* START *
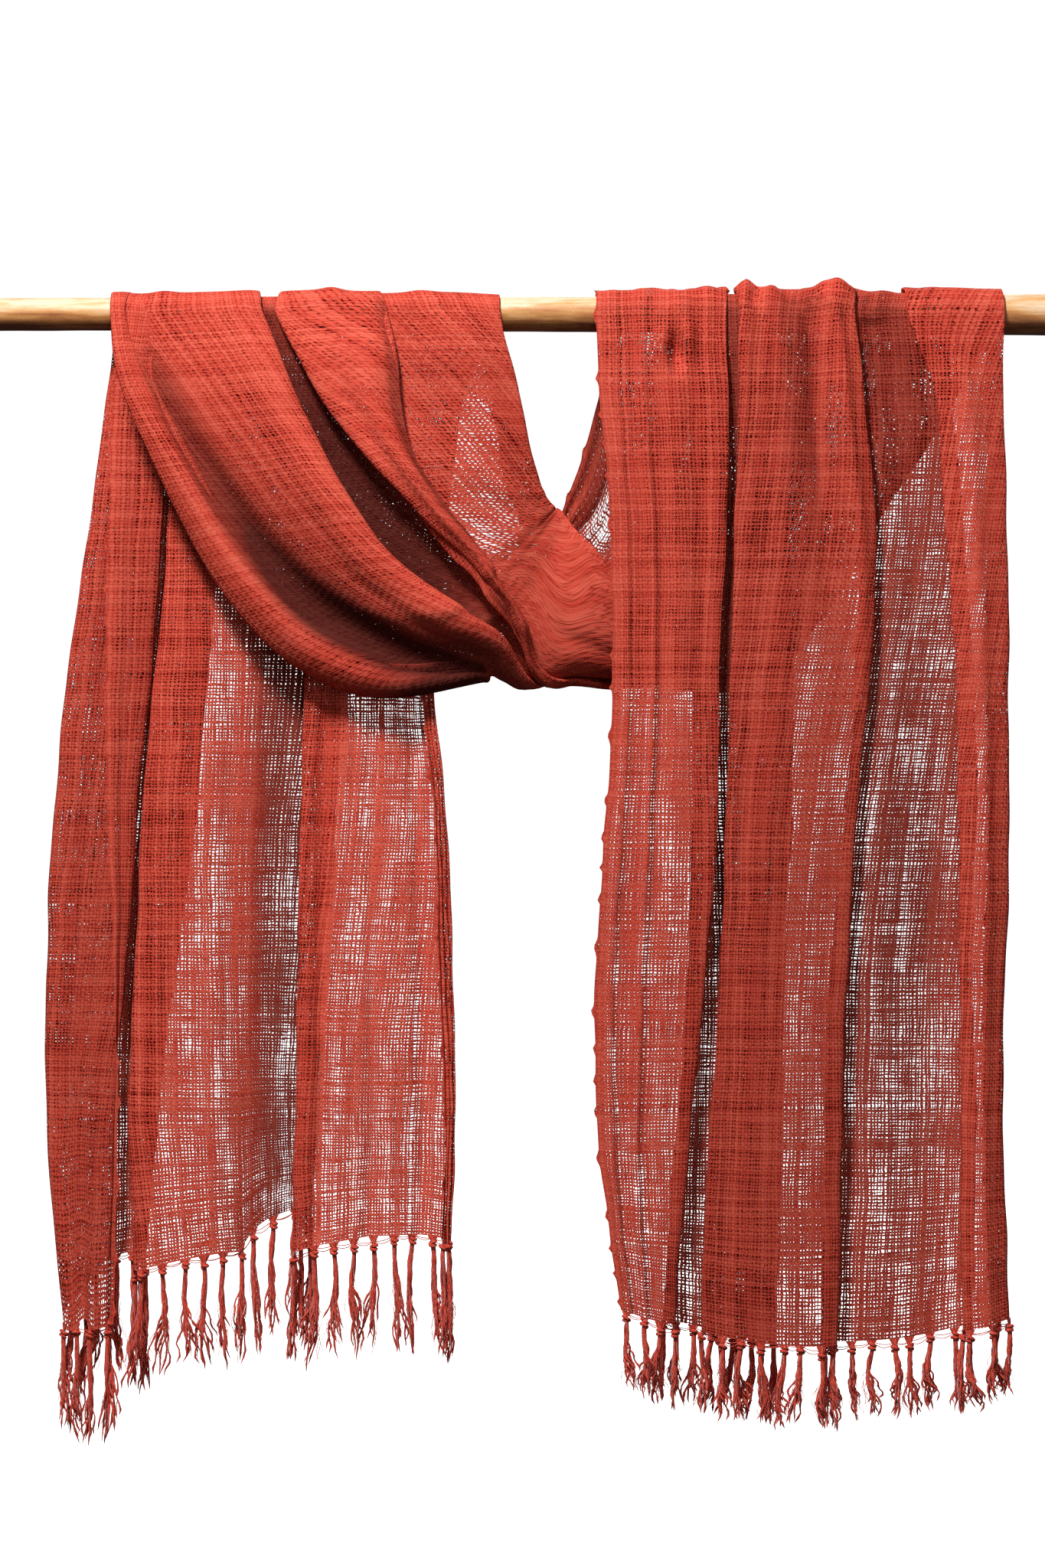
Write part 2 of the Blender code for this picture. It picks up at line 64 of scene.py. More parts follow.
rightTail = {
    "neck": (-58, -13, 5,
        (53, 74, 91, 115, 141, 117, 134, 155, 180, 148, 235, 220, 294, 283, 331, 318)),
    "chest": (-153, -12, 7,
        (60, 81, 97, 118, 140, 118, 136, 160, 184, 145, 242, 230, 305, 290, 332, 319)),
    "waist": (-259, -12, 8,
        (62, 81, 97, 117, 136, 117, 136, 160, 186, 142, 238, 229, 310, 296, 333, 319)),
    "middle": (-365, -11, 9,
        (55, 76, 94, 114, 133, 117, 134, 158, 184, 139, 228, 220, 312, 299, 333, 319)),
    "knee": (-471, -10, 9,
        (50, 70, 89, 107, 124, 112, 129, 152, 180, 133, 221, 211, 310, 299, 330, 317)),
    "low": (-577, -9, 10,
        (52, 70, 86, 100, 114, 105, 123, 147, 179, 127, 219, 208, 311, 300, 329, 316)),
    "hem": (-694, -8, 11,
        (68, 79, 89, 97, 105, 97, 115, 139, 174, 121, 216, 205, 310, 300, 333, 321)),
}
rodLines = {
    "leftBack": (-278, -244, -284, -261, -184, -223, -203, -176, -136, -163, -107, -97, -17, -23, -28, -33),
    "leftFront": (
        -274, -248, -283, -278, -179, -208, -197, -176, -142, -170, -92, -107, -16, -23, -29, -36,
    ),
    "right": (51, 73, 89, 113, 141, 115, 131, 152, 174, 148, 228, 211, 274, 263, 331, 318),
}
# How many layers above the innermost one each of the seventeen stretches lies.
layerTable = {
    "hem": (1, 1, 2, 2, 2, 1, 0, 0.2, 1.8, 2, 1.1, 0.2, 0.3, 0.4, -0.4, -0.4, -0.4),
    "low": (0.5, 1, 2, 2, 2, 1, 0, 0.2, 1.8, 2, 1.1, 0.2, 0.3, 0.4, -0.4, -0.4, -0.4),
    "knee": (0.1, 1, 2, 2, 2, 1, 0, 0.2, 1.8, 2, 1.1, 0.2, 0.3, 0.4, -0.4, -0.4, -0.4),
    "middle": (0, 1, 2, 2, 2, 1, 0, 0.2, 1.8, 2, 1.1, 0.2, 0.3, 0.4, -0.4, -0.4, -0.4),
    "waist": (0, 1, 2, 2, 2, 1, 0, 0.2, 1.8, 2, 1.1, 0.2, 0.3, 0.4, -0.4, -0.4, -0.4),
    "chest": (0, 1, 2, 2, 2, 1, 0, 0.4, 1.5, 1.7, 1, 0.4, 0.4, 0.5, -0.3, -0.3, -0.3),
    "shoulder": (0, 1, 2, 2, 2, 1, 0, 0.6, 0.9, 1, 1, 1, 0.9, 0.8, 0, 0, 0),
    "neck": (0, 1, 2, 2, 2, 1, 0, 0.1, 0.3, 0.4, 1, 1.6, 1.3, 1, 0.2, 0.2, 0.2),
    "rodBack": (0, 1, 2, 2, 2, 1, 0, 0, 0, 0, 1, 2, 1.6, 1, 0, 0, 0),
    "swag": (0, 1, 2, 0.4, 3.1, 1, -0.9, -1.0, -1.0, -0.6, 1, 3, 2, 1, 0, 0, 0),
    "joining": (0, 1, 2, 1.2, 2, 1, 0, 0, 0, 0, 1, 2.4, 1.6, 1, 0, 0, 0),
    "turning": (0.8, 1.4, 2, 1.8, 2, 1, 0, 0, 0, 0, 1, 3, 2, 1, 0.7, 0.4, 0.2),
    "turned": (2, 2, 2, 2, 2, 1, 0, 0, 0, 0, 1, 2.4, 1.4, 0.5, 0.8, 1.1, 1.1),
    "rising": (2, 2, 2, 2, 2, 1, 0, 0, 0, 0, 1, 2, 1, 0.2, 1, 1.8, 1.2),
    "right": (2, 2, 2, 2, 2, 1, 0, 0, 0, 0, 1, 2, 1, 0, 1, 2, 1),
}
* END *
**TASK DESCRIPTION**
Reproduce all of the data exactly as given.

**SOLUTION FOR THIS TASK**
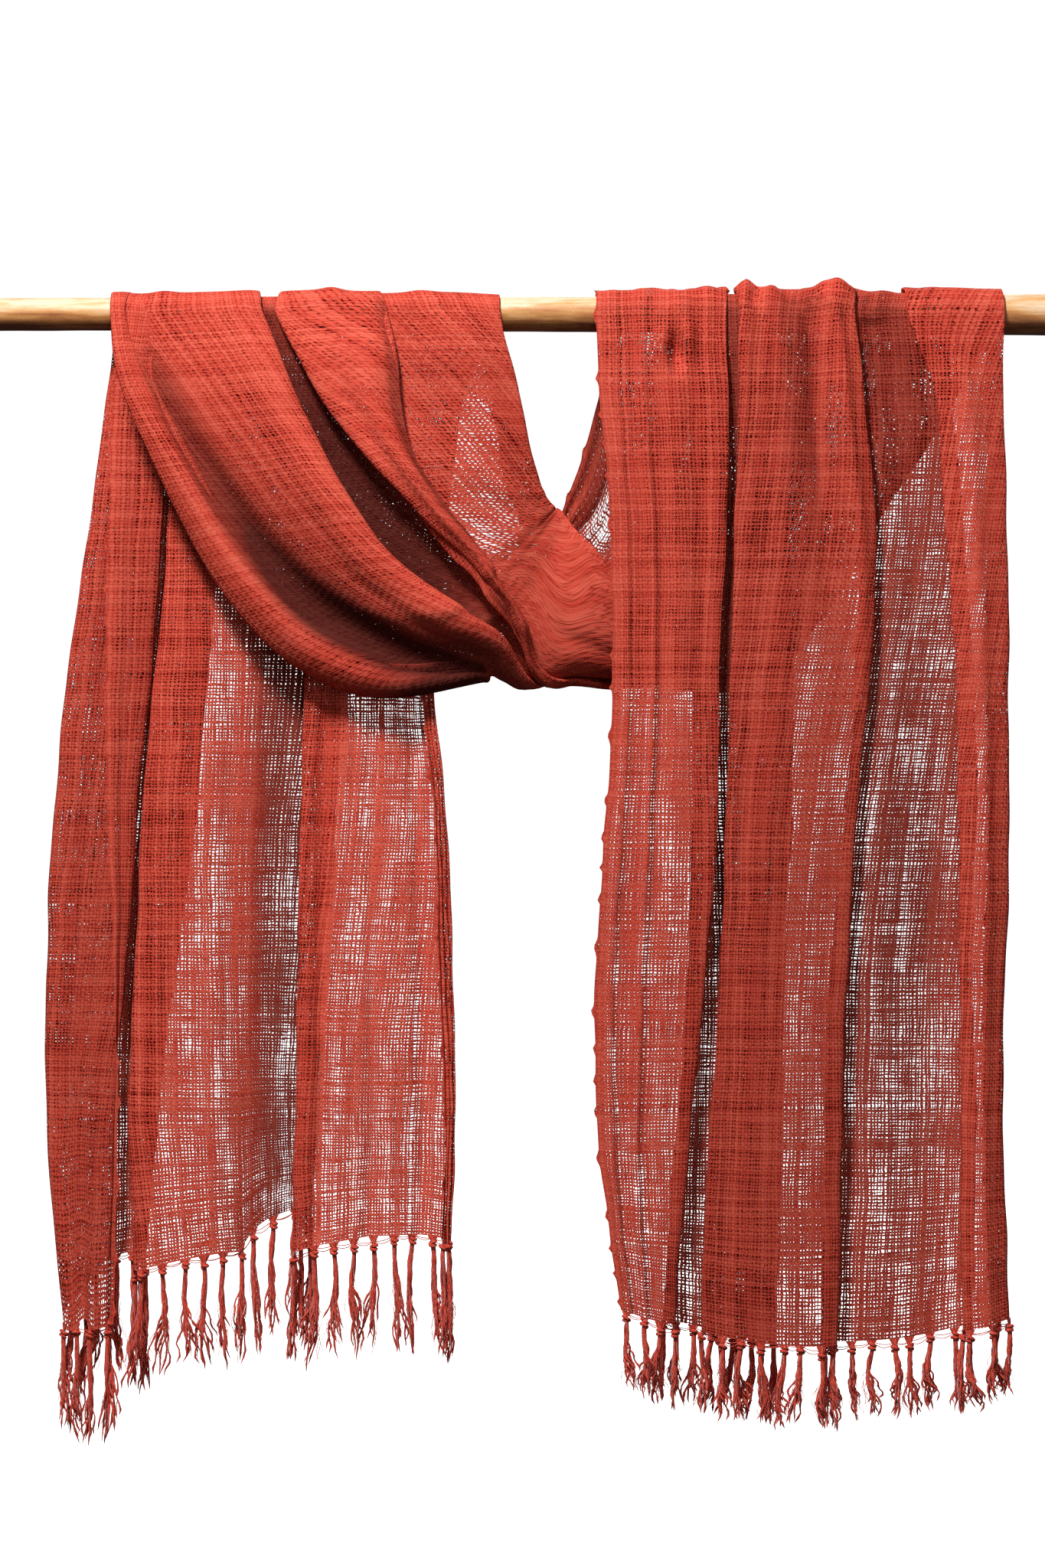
Write part 2 of the Blender code for this picture. It picks up at line 64 of scene.py. More parts follow.
rightTail = {
    "neck": (-58, -13, 5,
        (53, 74, 91, 115, 141, 117, 134, 155, 180, 148, 235, 220, 294, 283, 331, 318)),
    "chest": (-153, -12, 7,
        (60, 81, 97, 118, 140, 118, 136, 160, 184, 145, 242, 230, 305, 290, 332, 319)),
    "waist": (-259, -12, 8,
        (62, 81, 97, 117, 136, 117, 136, 160, 186, 142, 238, 229, 310, 296, 333, 319)),
    "middle": (-365, -11, 9,
        (55, 76, 94, 114, 133, 117, 134, 158, 184, 139, 228, 220, 312, 299, 333, 319)),
    "knee": (-471, -10, 9,
        (50, 70, 89, 107, 124, 112, 129, 152, 180, 133, 221, 211, 310, 299, 330, 317)),
    "low": (-577, -9, 10,
        (52, 70, 86, 100, 114, 105, 123, 147, 179, 127, 219, 208, 311, 300, 329, 316)),
    "hem": (-694, -8, 11,
        (68, 79, 89, 97, 105, 97, 115, 139, 174, 121, 216, 205, 310, 300, 333, 321)),
}
rodLines = {
    "leftBack": (-278, -244, -284, -261, -184, -223, -203, -176, -136, -163, -107, -97, -17, -23, -28, -33),
    "leftFront": (
        -274, -248, -283, -278, -179, -208, -197, -176, -142, -170, -92, -107, -16, -23, -29, -36,
    ),
    "right": (51, 73, 89, 113, 141, 115, 131, 152, 174, 148, 228, 211, 274, 263, 331, 318),
}
# How many layers above the innermost one each of the seventeen stretches lies.
layerTable = {
    "hem": (1, 1, 2, 2, 2, 1, 0, 0.2, 1.8, 2, 1.1, 0.2, 0.3, 0.4, -0.4, -0.4, -0.4),
    "low": (0.5, 1, 2, 2, 2, 1, 0, 0.2, 1.8, 2, 1.1, 0.2, 0.3, 0.4, -0.4, -0.4, -0.4),
    "knee": (0.1, 1, 2, 2, 2, 1, 0, 0.2, 1.8, 2, 1.1, 0.2, 0.3, 0.4, -0.4, -0.4, -0.4),
    "middle": (0, 1, 2, 2, 2, 1, 0, 0.2, 1.8, 2, 1.1, 0.2, 0.3, 0.4, -0.4, -0.4, -0.4),
    "waist": (0, 1, 2, 2, 2, 1, 0, 0.2, 1.8, 2, 1.1, 0.2, 0.3, 0.4, -0.4, -0.4, -0.4),
    "chest": (0, 1, 2, 2, 2, 1, 0, 0.4, 1.5, 1.7, 1, 0.4, 0.4, 0.5, -0.3, -0.3, -0.3),
    "shoulder": (0, 1, 2, 2, 2, 1, 0, 0.6, 0.9, 1, 1, 1, 0.9, 0.8, 0, 0, 0),
    "neck": (0, 1, 2, 2, 2, 1, 0, 0.1, 0.3, 0.4, 1, 1.6, 1.3, 1, 0.2, 0.2, 0.2),
    "rodBack": (0, 1, 2, 2, 2, 1, 0, 0, 0, 0, 1, 2, 1.6, 1, 0, 0, 0),
    "swag": (0, 1, 2, 0.4, 3.1, 1, -0.9, -1.0, -1.0, -0.6, 1, 3, 2, 1, 0, 0, 0),
    "joining": (0, 1, 2, 1.2, 2, 1, 0, 0, 0, 0, 1, 2.4, 1.6, 1, 0, 0, 0),
    "turning": (0.8, 1.4, 2, 1.8, 2, 1, 0, 0, 0, 0, 1, 3, 2, 1, 0.7, 0.4, 0.2),
    "turned": (2, 2, 2, 2, 2, 1, 0, 0, 0, 0, 1, 2.4, 1.4, 0.5, 0.8, 1.1, 1.1),
    "rising": (2, 2, 2, 2, 2, 1, 0, 0, 0, 0, 1, 2, 1, 0.2, 1, 1.8, 1.2),
    "right": (2, 2, 2, 2, 2, 1, 0, 0, 0, 0, 1, 2, 1, 0, 1, 2, 1),
}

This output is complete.